Tell how many lines carry the word "from"; the reply is the number and nothing else.

# # # #

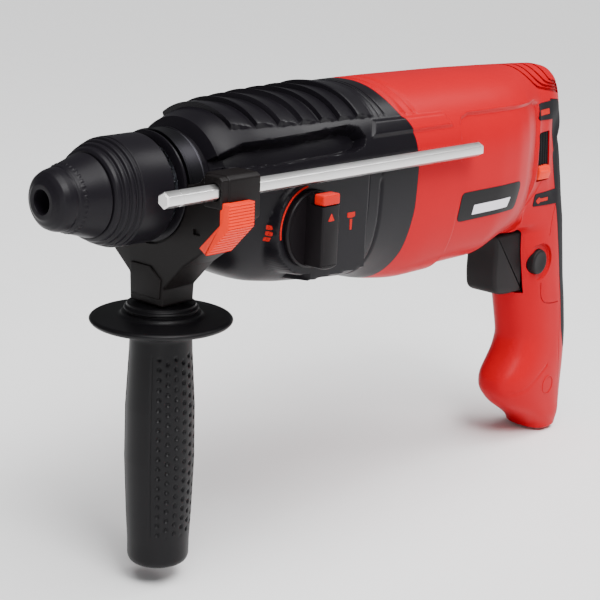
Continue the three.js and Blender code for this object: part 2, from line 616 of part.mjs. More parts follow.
/** A flat loop of wire round one pole, with its end turns outside the core. */
function fieldCoil(name, side) {
  const end = STATOR_X - STATOR_LENGTH;
  const [outer, inner] = [STATOR_R - 7.2, STATOR_BORE + 0.6];
  const sweep = [side * 0.1, side * (Math.PI - 0.1)];
  const turns = [[STATOR_X + 6, STATOR_X + GAP], [end - GAP, end - 6]];
  const bars = [[0.1, 0.56], [Math.PI - 0.56, Math.PI - 0.1]];
  const loops = turns.map(([from, to]) => ring(outer, inner, from, to, sweep));
  const sides = bars.map((span) => ring(outer, inner, STATOR_X + 5, end - 5, span.map((a) => side * a)));
  return piece(name, join(...loops, ...sides), COPPER);
}

function motorFrontBearing() {
  const bearing = tubeX(FLANGE_X - 0.6, FLANGE_X - FLANGE_WIDTH + 0.4, 10.8, 4 + GAP, onMotor);
  return piece("motor_front_bearing", bearing, STEEL);
}

function motorRearBearing() {
  const bearing = tubeX(REAR_BEARING_X, REAR_BEARING_X - 6, 9.5, 4 + GAP, onMotor);
  return piece("motor_rear_bearing", bearing, STEEL);
}

/** Plate between the two housings that holds both bearings of the drive. */
function bearingFlange() {
  const rear = FLANGE_X - FLANGE_WIDTH;
  const plate = common(bodySolid(WALL + GAP), box([FLANGE_X, -60, -80], [rear, 60, 60]));
  const pocket = (radius, z) => rodX(FLANGE_X + 1, rear - 1, radius, { z });
  return piece("bearing_flange", cut(plate, pocket(11.1, MOTOR_Z), pocket(8 + GAP, SHAFT_Z)), ALUMINIUM);
}

/** Bridge across the motor housing that holds the rear bearing. */
function rearBearingBridge() {
  const [front, rear] = [REAR_BEARING_X + 0.5, REAR_BEARING_X - 6.5];
  const boss = rodX(front, rear, 13.5, onMotor);
  const post = box([front, -7, -70], [rear, 7, 50]);
  const bridge = common(join(boss, post), bodySolid(WALL + GAP));
  return piece("rear_bearing_bridge", cut(bridge, rodX(front + 1, rear - 1, 9.5 + GAP, onMotor)), BLACK);
}

// ---- brushes and reversing lever -------------------------------------------------------------

/** Turning plate with two brush holders and the lever that reaches out of the rear slot. */
function brushPlate() {
  const disc = tubeX(COMMUTATOR_X - 10.6, COMMUTATOR_X - 13, 26.5, COMMUTATOR_R + 1, onMotor);
  const holders = [1, -1].map((side) => {
    const outer = box([BRUSH_X + 4.4, side * 14, MOTOR_Z - 4.6], [BRUSH_X - 4.4, side * 30.5, MOTOR_Z + 4.6]);
    return cut(outer, box([BRUSH_X + 2.9, side * 13, MOTOR_Z - 3.1], [BRUSH_X - 2.9, side * 29, MOTOR_Z + 3.1]));
  });
  const half = 0.15;
  const middle = (LEVER_ANGLE * Math.PI) / 180;
  const span = [middle - half, middle + half];
  const arm = join(
    ring(19, 16, COMMUTATOR_X - 12, -250, span),
    ring(19, 11.8, -247, -250, span),
    ring(14.6, 11.8, -248, LEVER_X - 3.5, span),
    ring(LEVER_R, 12, LEVER_X + 3.5, LEVER_X - 3.5, [middle - 0.11, middle + 0.11]),
  );
  return piece("brush_plate", join(disc, ...holders, arm), ORANGE);
}

function carbonBrush(name, side) {
  const near = side * (COMMUTATOR_R + GAP);
  const block = box([BRUSH_X + 2.5, near, MOTOR_Z - 2.7], [BRUSH_X - 2.5, side * 22, MOTOR_Z + 2.7]);
  return piece(name, block, CARBON);
}

function brushSpring(name, side) {
  const coil = spring(22.3, 28.6, 1.9, 0.4, 4).rotateZ((side * Math.PI) / 2);
  return piece(name, solid(coil.translate(BRUSH_X, 0, MOTOR_Z)), DARK_STEEL);
}

// ---- housings ----------------------------------------------------------------------------------
// Rows of the gear housing: x, half width, top, bottom.
const GEAR_ROWS = [
  [NECK_REAR - 1, SHOULDER_R, SHOULDER_R, -SHOULDER_R], [-24, SHOULDER_R + 3.4, SHOULDER_R + 2.9, -SHOULDER_R - 5.4],
  [-35, BODY_HALF - 4.2, 31.4, -41], [-47.5, BODY_HALF - 1.8, 31.9, -46.4], [-62, BODY_HALF - 0.5, 33, -48.6],
  [-93.5, BODY_HALF, 34.4, -52], [-110, BODY_HALF, 36.1, -53.4],
  [SPLIT_X, BODY_HALF, 36.4, -57],
];
// Rows of the motor housing, down to the round end under the rear overhang.
const MOTOR_ROWS = [
  [SPLIT_X, BODY_HALF, 36.4, -57], [-145, BODY_HALF, 36.7, -60], [-205, BODY_HALF, 36.6, -60],
  [-222, BODY_HALF - 1.2, 36.3, -54.5], [-236, BODY_HALF - 5, 36.2, -53], [-250, 25.5, 36, -52.3], [-262, 19.5, 35.8, -51],
  [-277, 18, 35.3, -40],
  [-288, 17, 33.7, -22], [-300, 15, 29.2, 0], [-309, 9, 20.4, 10],
];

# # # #

= OUTPUT FOR THIS TASK =
2